# Written request
Everything from the first line down to the line containing "const gap = 0.3;" should be reproduced exactly; please include nothing else.

===== Information provided

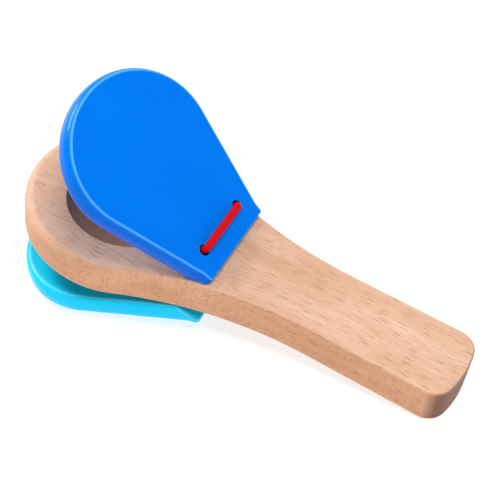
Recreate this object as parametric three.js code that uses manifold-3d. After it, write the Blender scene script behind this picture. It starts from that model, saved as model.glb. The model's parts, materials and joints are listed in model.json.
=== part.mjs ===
// Handle castanets: a beech paddle with a painted clapper on each face of its head, all laced together by one
// loop of elastic cord. Millimetres, +Z up. The head points to -X and the grip to +X.
//
// Three frames are used:
//   paddle frame   origin at the centre of the head, halfway through the wood
//   clapper frame  origin on the heel line that the clapper rocks on; the tip points to -X and the outer face to +Z
//   part frame     the castanets lying on a table at Z = 0, origin under the middle of the bounding box
import * as THREE from 'three';
import { mergeVertices } from 'three/addons/utils/BufferGeometryUtils.js';
import Module from 'manifold-3d';

const wasm = await Module();
wasm.setup();

const { degToRad } = THREE.MathUtils;

// ------------------------------------------------------------------ driving dimensions
const gap = 0.3; // left between wooden pieces that rest on each other

// Paddle
const paddleLength = 190.8;
const paddleThickness = 16.2;
const headHalfLength = 37.8;
const headHalfWidth = 39.2;
const neckStart = degToRad(64); // ellipse angle at which the head runs into the neck
const neckRadius = 173;
const gripTaper = degToRad(0.6); // the grip widens by this much towards its end
const gripCornerRadius = 8.6;
const gripEndRadius = 48;
const paddleEdgeRadius = 0.9; // of the grip and the neck
const headEdgeRadius = 3.5; // the front of the head is rounded over much more
const headEdgeStart = -6; // the radius shrinks from one to the other between these two
const headEdgeEnd = 20;

// Hollow turned into each face of the head
const hollowRadius = 24.7;
const hollowDepth = 6;
const hollowAngle = degToRad(75); // how far round an ellipse the dish's section goes; it is steepest at the rim
const hollowCentreX = 4.2;
const hollowCentreY = -1.2;

// Clapper
const clapperThickness = 8;
const clapperTipHalfLength = 31.4;
const clapperHalfWidth = 37.6;
const clapperRoundCentre = 53.2; // from the hinge end to the middle of the round part
const clapperTaper = degToRad(18);
const clapperFlareStart = 5.5; // from the hinge end, where the sides begin to turn parallel
const clapperFlareRadius = 10;
const clapperCornerRadius = 2.4;
const creaseInset = 1.8; // the flat outer face ends this far inside the outline
const bulgeHeight = 3.4; // height of the convex band under the crease
const bulgeAngle = degToRad(65);
const innerEdgeInset = 2.2;
const innerEdgeHeight = 2.6;
const endInsetShare = 0.35; // the straight hinge end is rounded less than the sides
const heelLength = 8.6; // from the hinge end to the line the clapper rocks on

// Lacing
const cordDiameter = 3.2;
const clapperHoleDiameter = 4.2;
const paddleBoreDiameter = 6.6;
const boreX = 39.6;
const holeFromEnd = 10.2;
const holeHalfSpacing = 13.6;
const cordInset = 0.4; // the taut cord lies against the holes' inner sides
const bendRadius = 1.75; // of the cord's centre line, round a hole's inner rim
const legSink = 0.3; // the cord is divided this far from the faces it passes through
const boreSlack = 0.2; // least room between the cord and its bore
const knotLength = 7;
const knotDiameter = 5.8;

// How the pieces sit: each clapper has slid and turned a little on its elastic lacing. The lower clapper is held
// nearly shut by the weight that rests on its tip.
const openAngle = degToRad(33.6); // a clapper's heel lies flat on the paddle at this angle
const upperSeat = { face: 1, angle: openAngle, heelX: 41.1, shift: 1, twist: degToRad(2.7) };
const lowerSeat = { face: -1, angle: degToRad(9.2), heelX: 40.9, shift: -1.4, twist: degToRad(3.4) };

// Segments in the round stretches
const headSteps = 28;
const neckSteps = 9;
const cornerSteps = 6;
const endSteps = 3;
const edgeSteps = 4;
const paddleEdgeSteps = 3;
const hollowSteps = 8;
const hollowSides = 56;
const boreSides = 24;
const cordSides = 8; // a full circle takes twice its curveSegments
const strandSteps = 40;
const legSteps = 4;

// ------------------------------------------------------------------ materials
const beech = new THREE.MeshStandardMaterial({ color: 0xe3bfa4, roughness: 0.6, metalness: 0 });
const darkBluePaint = new THREE.MeshStandardMaterial({ color: 0x007af2, roughness: 0.4, metalness: 0 });
const lightBluePaint = new THREE.MeshStandardMaterial({ color: 0x27bcf2, roughness: 0.35, metalness: 0 });
const redElastic = new THREE.MeshStandardMaterial({ color: 0xe8121c, roughness: 0.7, metalness: 0 });

// ------------------------------------------------------------------ solids
function toManifold(geometry) {
  const bare = geometry.clone();
  bare.deleteAttribute('normal');
  bare.deleteAttribute('uv');
  const merged = mergeVertices(bare, 1e-4);
  return new wasm.Manifold(new wasm.Mesh({
    numProp: 3,
    vertProperties: Float32Array.from(merged.attributes.position.array),
    triVerts: Uint32Array.from(merged.index.array),
  }));
}

function fromManifold(solid) {
  const { vertProperties, triVerts } = solid.getMesh();
  const geometry = new THREE.BufferGeometry();
  geometry.setAttribute('position', new THREE.BufferAttribute(Float32Array.from(vertProperties), 3));
  geometry.setIndex(new THREE.BufferAttribute(Uint32Array.from(triVerts), 1));
  geometry.computeVertexNormals();
  return geometry;
}

function cut(geometry, tools) {
  const solid = tools.reduce((left, tool) => left.subtract(toManifold(tool)), toManifold(geometry));
  return fromManifold(solid);
}

function uprightDrill(diameter, x, y, length) {
  const drill = new THREE.CylinderGeometry(diameter / 2, diameter / 2, length, boreSides);
  return drill.rotateX(Math.PI / 2).translate(x, y, 0);
}

function cord(points, steps) {
  const section = new THREE.Shape().absarc(0, 0, cordDiameter / 2, 0, 2 * Math.PI);
  const extrudePath = new THREE.CatmullRomCurve3(points);
  return new THREE.ExtrudeGeometry(section, { extrudePath, steps, curveSegments: cordSides / 2 });
}

function arc(centre, radiusX, radiusY, from, to, steps) {
  return new THREE.EllipseCurve(centre.x, centre.y, radiusX, radiusY, from, to, from > to).getPoints(steps);
}

// Joins the stretches of an outline's +Y half, which runs from the -X end to the +X end, and mirrors it. The
// closed outline runs anticlockwise.
function closedOutline(...stretches) {
  const half = stretches.flat().filter((p, i, all) => i === 0 || p.distanceTo(all[i - 1]) > 1e-3);
  const otherHalf = half.slice(1, -1).map((p) => new THREE.Vector2(p.x, -p.y));
  return [...half.reverse(), ...otherHalf];
}

function outwardNormals(outline) {
  const count = outline.length;
  return outline.map((_, i) => {
    const tangent = outline[(i + 1) % count].clone().sub(outline[(i + count - 1) % count]).normalize();
    return new THREE.Vector2(tangent.y, -tangent.x);
  });
}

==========

# Solution to this task
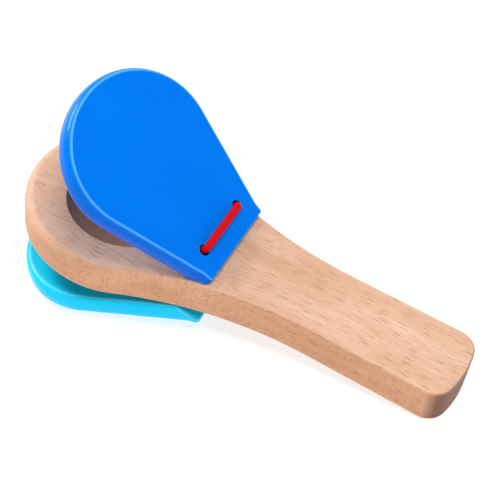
Recreate this object as parametric three.js code that uses manifold-3d. After it, write the Blender scene script behind this picture. It starts from that model, saved as model.glb. The model's parts, materials and joints are listed in model.json.
=== part.mjs ===
// Handle castanets: a beech paddle with a painted clapper on each face of its head, all laced together by one
// loop of elastic cord. Millimetres, +Z up. The head points to -X and the grip to +X.
//
// Three frames are used:
//   paddle frame   origin at the centre of the head, halfway through the wood
//   clapper frame  origin on the heel line that the clapper rocks on; the tip points to -X and the outer face to +Z
//   part frame     the castanets lying on a table at Z = 0, origin under the middle of the bounding box
import * as THREE from 'three';
import { mergeVertices } from 'three/addons/utils/BufferGeometryUtils.js';
import Module from 'manifold-3d';

const wasm = await Module();
wasm.setup();

const { degToRad } = THREE.MathUtils;

// ------------------------------------------------------------------ driving dimensions
const gap = 0.3; // left between wooden pieces that rest on each other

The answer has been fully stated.